- **WHAT TO DO**
Your task is to reproduce the material exactly.

- **GIVEN DATA**
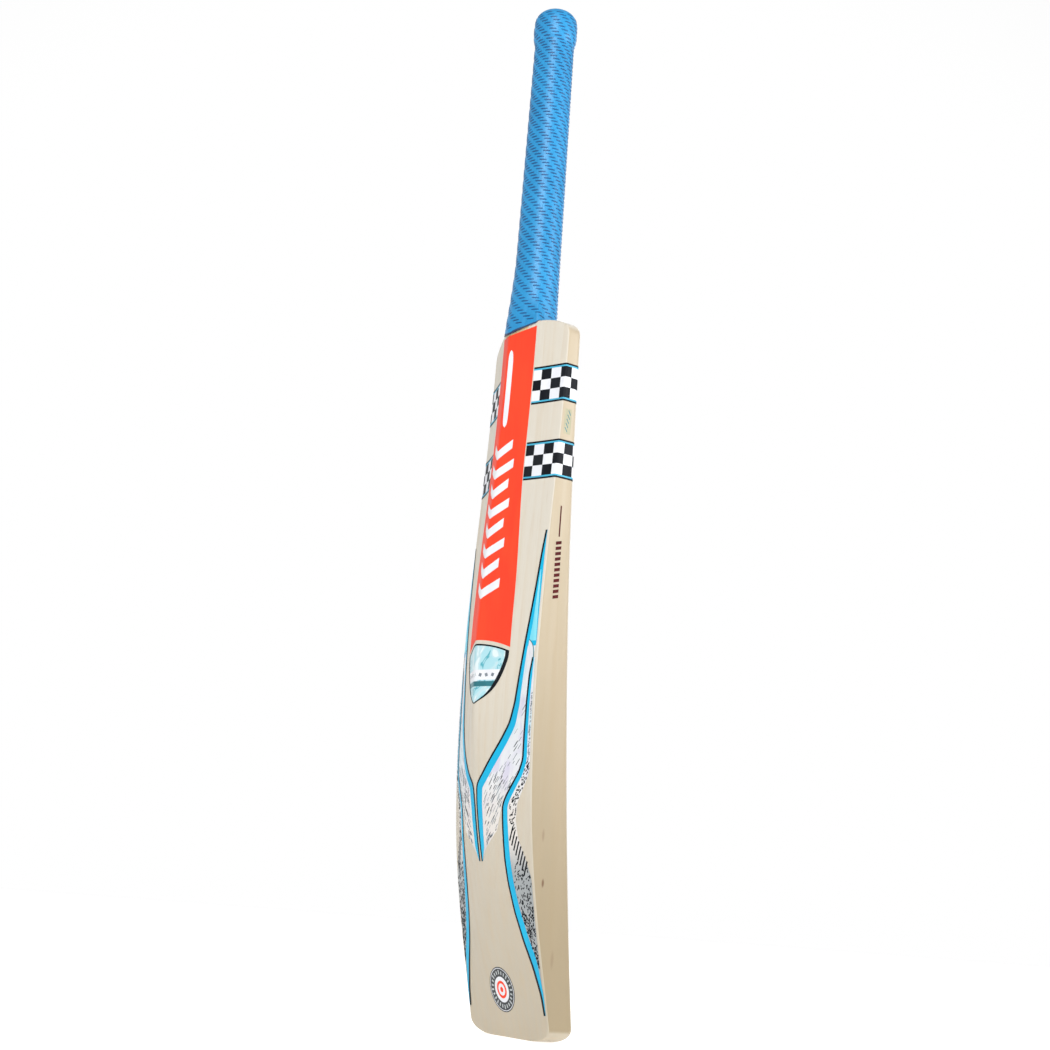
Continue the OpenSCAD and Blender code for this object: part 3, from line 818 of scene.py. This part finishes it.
def inner_panel(side, suffix, draw):
    b = Build()
    near, far = panel_sheet(b, side, INNER_LINE, INNER_FAR)
    ribbon(b, INNER_LINE, lambda t: -1.7 + 0.8 * smooth(t / 0.35), 0.5, 3, LINE, side)
    along = [0, 0.05, 0.15, 0.3, 0.42, 0.6, 0.75, 0.95, 1]
    width = [0.7, 2.2, 6, 5.4, 5, 3.9, 3, 2.2, 0.8]
    ribbon(b, INNER_LINE, 0.5, lambda t: np.interp(t, along, width), 2, BORDER, side)
    # Speckles: thick below the steep strokes, thinner and paler upwards
    for _ in range(1500):
        z = draw.uniform(46, 282)
        a = float(near(z)) + (6.2 if z < 190 else 3.8)
        c = float(far(z)) - 0.6
        if c < a + 0.2:
            continue
        u = draw.uniform(a, c)
        if z < 129:
            dense = 0.6 + 0.4 * math.exp(-(((z - 88) / 9) ** 2))
            if draw.random() < dense:
                lean = side * draw.uniform(-0.5, 0.9)
                long, thick = draw.uniform(0.9, 2.0), draw.uniform(0.5, 0.9)
                stroke(b, side * u, z, long, thick, lean, 2, LINE)
        elif z > 151 and draw.random() < (0.3 if z < 200 else 0.18):
            long, thick = draw.uniform(0.9, 2.0), draw.uniform(0.4, 0.8)
            stroke(b, side * u, z, long, thick, side * 0.5, 2, LINE if z < 205 else INK)
    # Steep dark strokes, side by side, where the panel widens again
    for k in range(8):
        stroke(b, side * (36 + 1.6 * k), 150 - 3.6 * k, 11, 1.15, side * 0.33, 2, LINE)
    b.piece(
        "inner_panel_print_" + suffix,
        [SILVER, BLACK, CYAN, GREY],
        ["inner_panel_" + suffix],
    )


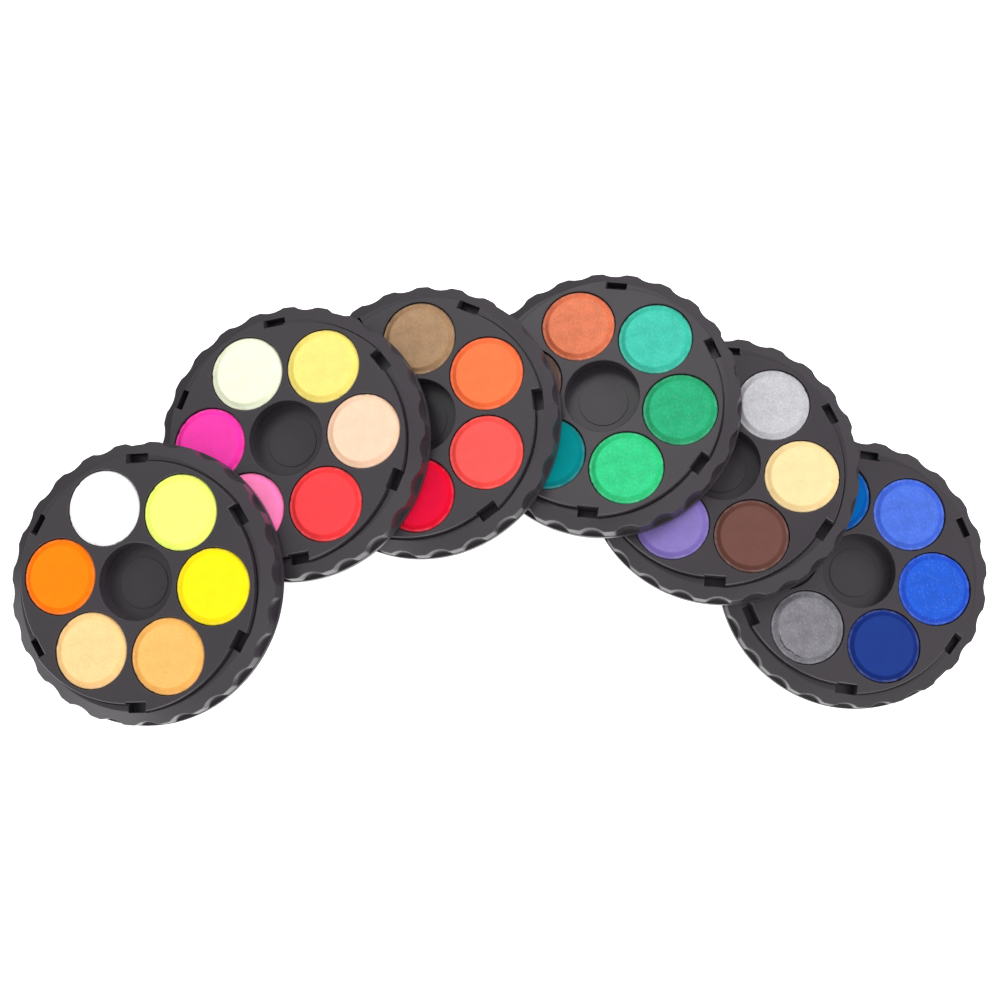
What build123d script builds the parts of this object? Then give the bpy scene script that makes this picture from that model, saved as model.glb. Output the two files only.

- **ANSWER TO THE EXERCISE**
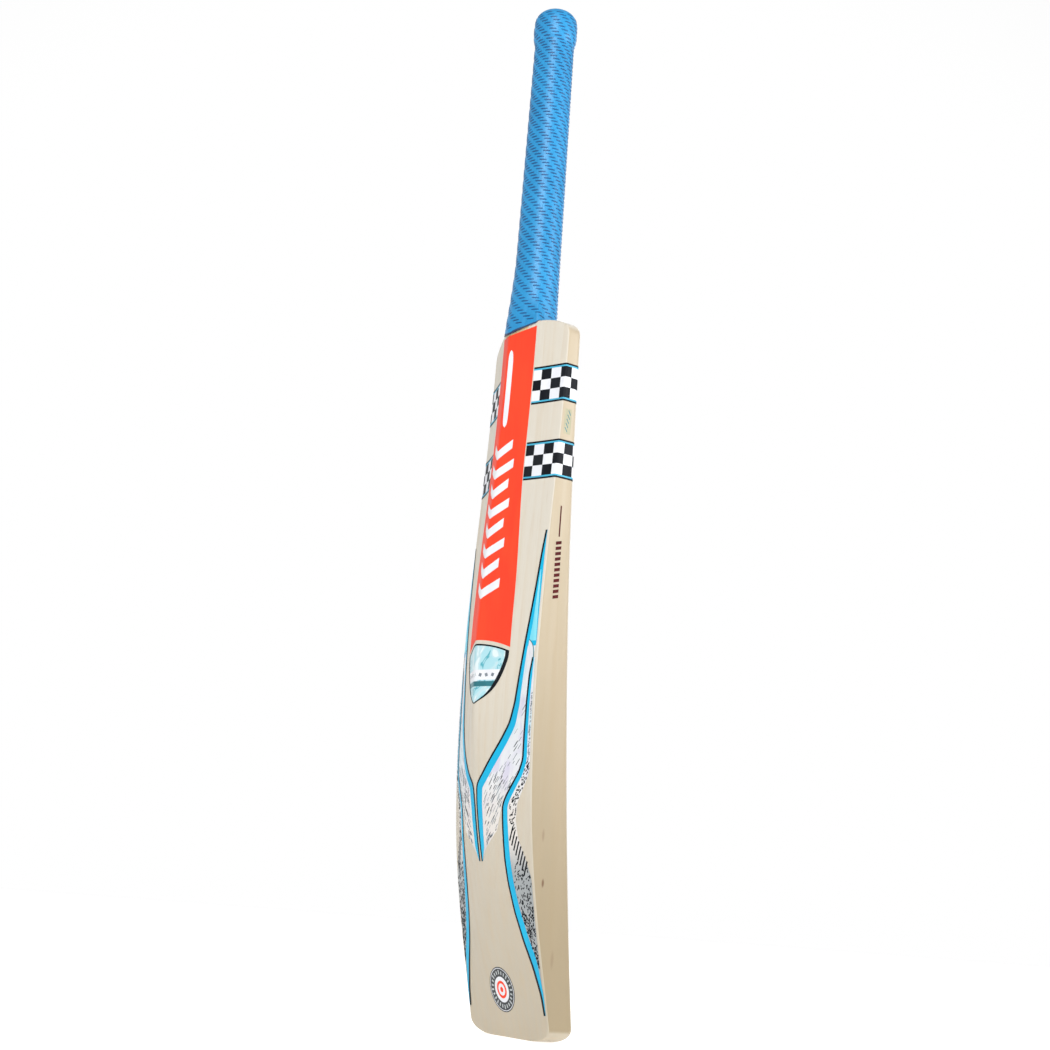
Continue the OpenSCAD and Blender code for this object: part 3, from line 818 of scene.py. This part finishes it.
def inner_panel(side, suffix, draw):
    b = Build()
    near, far = panel_sheet(b, side, INNER_LINE, INNER_FAR)
    ribbon(b, INNER_LINE, lambda t: -1.7 + 0.8 * smooth(t / 0.35), 0.5, 3, LINE, side)
    along = [0, 0.05, 0.15, 0.3, 0.42, 0.6, 0.75, 0.95, 1]
    width = [0.7, 2.2, 6, 5.4, 5, 3.9, 3, 2.2, 0.8]
    ribbon(b, INNER_LINE, 0.5, lambda t: np.interp(t, along, width), 2, BORDER, side)
    # Speckles: thick below the steep strokes, thinner and paler upwards
    for _ in range(1500):
        z = draw.uniform(46, 282)
        a = float(near(z)) + (6.2 if z < 190 else 3.8)
        c = float(far(z)) - 0.6
        if c < a + 0.2:
            continue
        u = draw.uniform(a, c)
        if z < 129:
            dense = 0.6 + 0.4 * math.exp(-(((z - 88) / 9) ** 2))
            if draw.random() < dense:
                lean = side * draw.uniform(-0.5, 0.9)
                long, thick = draw.uniform(0.9, 2.0), draw.uniform(0.5, 0.9)
                stroke(b, side * u, z, long, thick, lean, 2, LINE)
        elif z > 151 and draw.random() < (0.3 if z < 200 else 0.18):
            long, thick = draw.uniform(0.9, 2.0), draw.uniform(0.4, 0.8)
            stroke(b, side * u, z, long, thick, side * 0.5, 2, LINE if z < 205 else INK)
    # Steep dark strokes, side by side, where the panel widens again
    for k in range(8):
        stroke(b, side * (36 + 1.6 * k), 150 - 3.6 * k, 11, 1.15, side * 0.33, 2, LINE)
    b.piece(
        "inner_panel_print_" + suffix,
        [SILVER, BLACK, CYAN, GREY],
        ["inner_panel_" + suffix],
    )


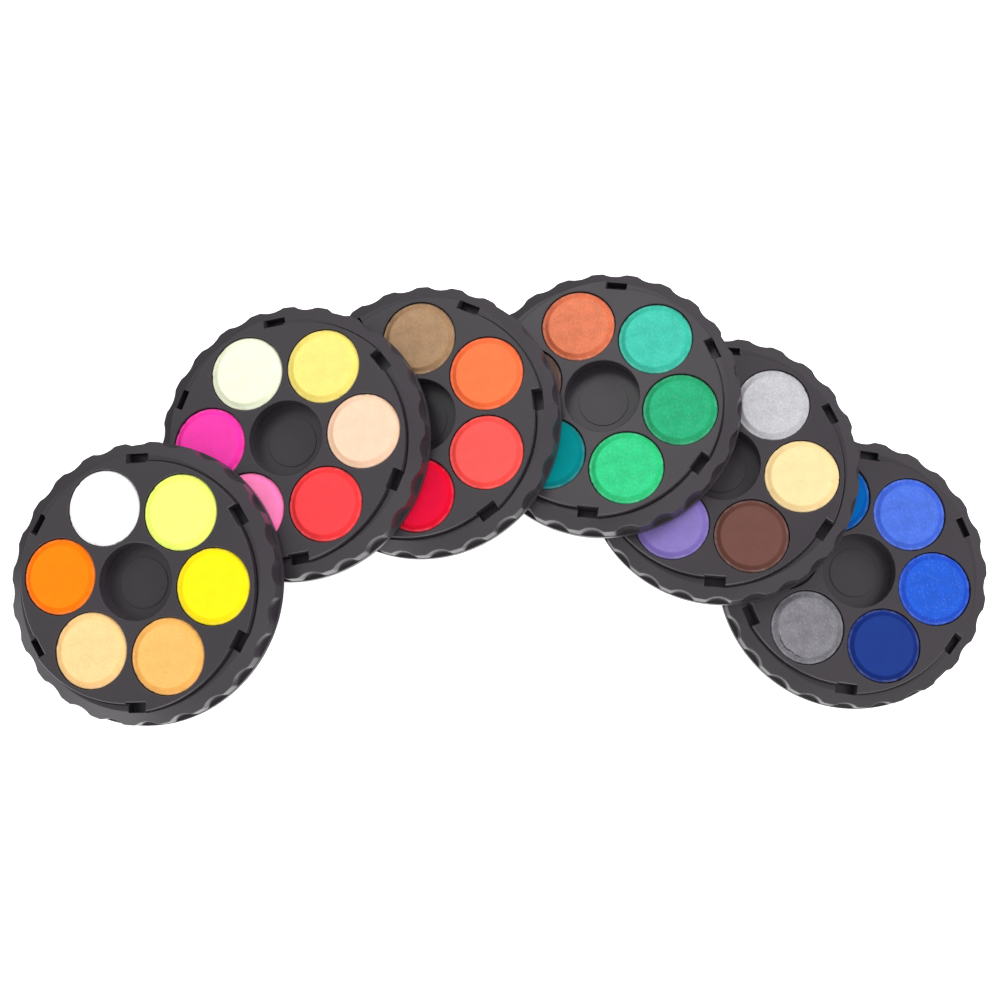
What build123d script builds the parts of this object? Then give the bpy scene script that makes this picture from that model, saved as model.glb. Output the two files only.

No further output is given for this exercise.